Just gotta get them seals, skulls, shade and highlight. Gotta get a real camera too
C&C appriciated

Chapter symbols look great!

tfw used size 4 for everything here

Good idea with the wings, looks Mardi Gras or something ravey
>I wonder what's in those vials

That's better user
Boots look like mud tho

Nice, looks lovely

Nice base

I'm okay with this. Maybe have some blood follow the pole down?

Looking good

Nice! Where'd you get the helmet?

Learn from your mistakes and keep going, don't get stuck on petty detail

Where'd you get that Belfry Gargoyle? After playing 400+ hours wearing only the Gargoyle Helm, I want one

Looks like it would make one heck of a DP.

Finished some IG veterans.

Neat.

I wasn't aware that there were any significant percentage of the original traitors left.

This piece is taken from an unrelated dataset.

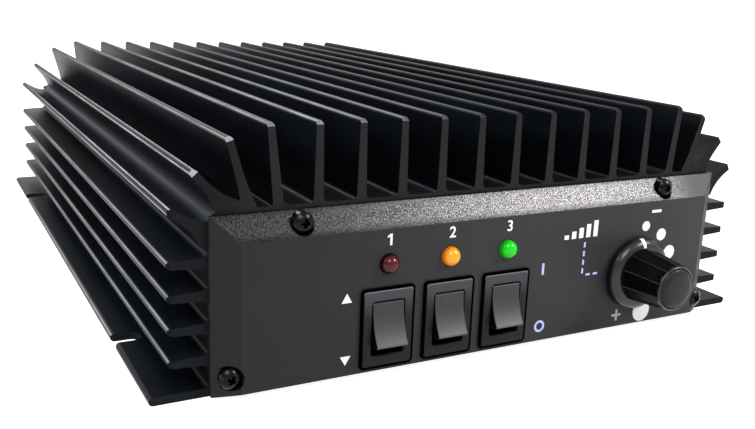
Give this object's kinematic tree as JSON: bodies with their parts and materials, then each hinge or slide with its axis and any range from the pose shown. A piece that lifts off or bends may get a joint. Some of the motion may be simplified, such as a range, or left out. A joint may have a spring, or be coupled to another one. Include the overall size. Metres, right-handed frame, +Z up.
{
  "type": "hf linear amplifier",
  "caption": "Mobile HF power amplifier: finned black heatsink with slotted flanges, bevelled panels, rocker switches, indicator lamps, output knob and rear coaxial sockets.",
  "frame": {"origin": "middle of the underside, half way between the ends of the extrusion", "axes": "+X to the right of the front panel, +Y from the front panel to the rear, +Z up"},
  "size_m": [0.184, 0.2874, 0.064],
  "materials": {
    "black_anodised": "satin black anodised",
    "panel_paint": "satin charcoal powder coat",
    "cover_steel": "satin black steel sheet",
    "black_screws": "gloss black plated steel",
    "switch_plastic": "satin black nylon",
    "rocker_plastic": "satin black nylon",
    "knob_plastic": "gloss black plastic",
    "red_lens": "dark red tinted resin, unlit",
    "amber_lens": "amber tinted resin, lit",
    "green_lens": "green tinted resin, lit",
    "plated_steel": "bright zinc plate",
    "nickel": "nickel plate",
    "brass": "bright brass",
    "copper": "bare copper",
    "circuit_board": "green solder mask on glass epoxy",
    "phenolic": "brown phenolic moulding",
    "ceramic": "white ceramic and plated flange",
    "ferrite": "dark grey ferrite",
    "enamel_wire": "enamelled copper winding",
    "mica": "mica and metal clamp",
    "relay_case": "clear grey relay case",
    "capacitor_sleeve": "dark blue sleeve",
    "yellow_core": "yellow coated iron powder core",
    "resistor_body": "grey green cement coat",
    "fuse_block": "black heat resistant plastic",
    "fuse_plastic": "amber fuse body with plated blades",
    "insulator": "white fluoropolymer",
    "rubber": "black rubber"
  },
  "bodies": {
    "amplifier": {"heatsink_extrusion": "black_anodised", "front_panel": "panel_paint", "rear_panel": "panel_paint", "bottom_cover": "cover_steel", "front_panel_screws": "black_screws", "rear_panel_screws": "black_screws", "bottom_cover_screws": "black_screws", "mode_switch_case": "switch_plastic", "preamp_switch_case": "switch_plastic", "power_switch_case": "switch_plastic", "switch_terminals": "brass", "transmit_lamp": "red_lens", "preamp_lamp": "amber_lens", "power_lamp": "green_lens", "lamp_leads": "plated_steel", "indicator_board": "circuit_board", "indicator_board_screws": "plated_steel", "selector_body": "phenolic", "selector_nut": "nickel", "selector_washer": "nickel", "selector_terminals": "brass", "main_board": "circuit_board", "board_standoffs": "brass", "board_screws": "plated_steel", "power_transistors": "ceramic", "transistor_screws": "plated_steel", "output_transformer_cores": "ferrite", "output_transformer_tubes": "copper", "input_transformer_cores": "ferrite", "input_transformer_tubes": "copper", "filter_coils": "enamel_wire", "filter_capacitors": "mica", "relays": "relay_case", "reservoir_capacitors": "capacitor_sleeve", "supply_choke": "yellow_core", "attenuator_resistors": "resistor_body", "fuse_holders": "fuse_block", "blade_fuses": "fuse_plastic", "input_socket": "nickel", "output_socket": "nickel", "socket_insulators": "insulator", "socket_contacts": "brass", "socket_screws": "plated_steel", "board_links": "copper", "supply_gland": "rubber"},
    "mode_switch": {"mode_rocker": "rocker_plastic"},
    "preamp_switch": {"preamp_rocker": "rocker_plastic"},
    "power_switch": {"power_rocker": "rocker_plastic"},
    "output_selector": {"output_knob": "knob_plastic", "selector_shaft": "plated_steel"}
  },
  "joints": [
    {"name": "mode_rocker_tilt", "type": "hinge", "parent": "amplifier", "child": "mode_switch", "pos_m": [-0.0341, -0.12559, 0.0128], "axis": [1, 0, 0], "range_deg": [0, 32]},
    {"name": "preamp_rocker_tilt", "type": "hinge", "parent": "amplifier", "child": "preamp_switch", "pos_m": [-0.0165, -0.12559, 0.0128], "axis": [1, 0, 0], "range_deg": [0, 32]},
    {"name": "power_rocker_tilt", "type": "hinge", "parent": "amplifier", "child": "power_switch", "pos_m": [0.0011, -0.12559, 0.0128], "axis": [1, 0, 0], "range_deg": [0, 32]},
    {"name": "output_knob_turn", "type": "hinge", "parent": "amplifier", "child": "output_selector", "pos_m": [0.0465, -0.12799, 0.0175], "axis": [0, 1, 0], "range_deg": [0, 150]}
  ]
}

As such I though that they were had a more revered last blood-vibe going for them.

Forgot pic

Indeed.
wh40k.lexicanum.com/wiki/Chengrel

Renegades marines don't have the prestige of having fought on Terra, or even during the Great Crusade, by the side of legends. For some, fighting in front of the Eternity Gate was merely a few years ago because of how the Warp works.

Raptors?

This is about my 5th thin coat of yriel yellow over 2 thin coats of averland sunset (and I have been thinning it well with water) WHY ISNT IT WORKING GOD WHY?